Additionally, we must not disengage until our goals have been satisfied. In concert with keeping up the pace, we must keep applying ever-increasing pressure until then. To paraphrase a fundamental principle of the self defense system of Krav Maga, “Finish him!” Disengagement before true completion is not materially different from graduated responses: it gives that offending entity space in which to regain his balance, to regroup, and to come at us again, with better organization and stronger effect. And even more emotional commitment to damage or destroy us in response to our damage to him.
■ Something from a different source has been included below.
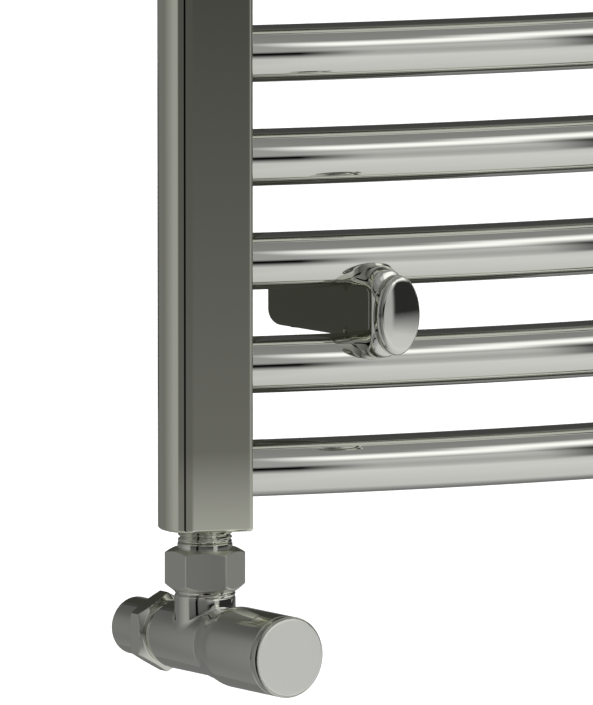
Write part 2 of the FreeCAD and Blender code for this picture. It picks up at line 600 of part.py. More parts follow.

If the principles outlined in this post seem martial, they are not very. It’s important to keep in mind that military and diplomatic actions are not mutually exclusive: as Clausewitz understood 180 years ago, they are two areas of a continuum. Finally, the principles I’ve outlined are not new; they represent no breakthrough in diplomatic technique. The real keys, here, are that accelerated pace (especially compared to traditional diplomacy) coupled with a continuing pressured engagement. These are paramount; they are the keys to driving the situation to resolution in accordance with our goals and not those of our enemy. Success here will make future attempts less likely. On the other hand, accepting the others’ actions without consequence to them only makes our failure, and future challenges, more likely as we’ve already seen with northern Korea and Iran and with an increasingly belligerent China.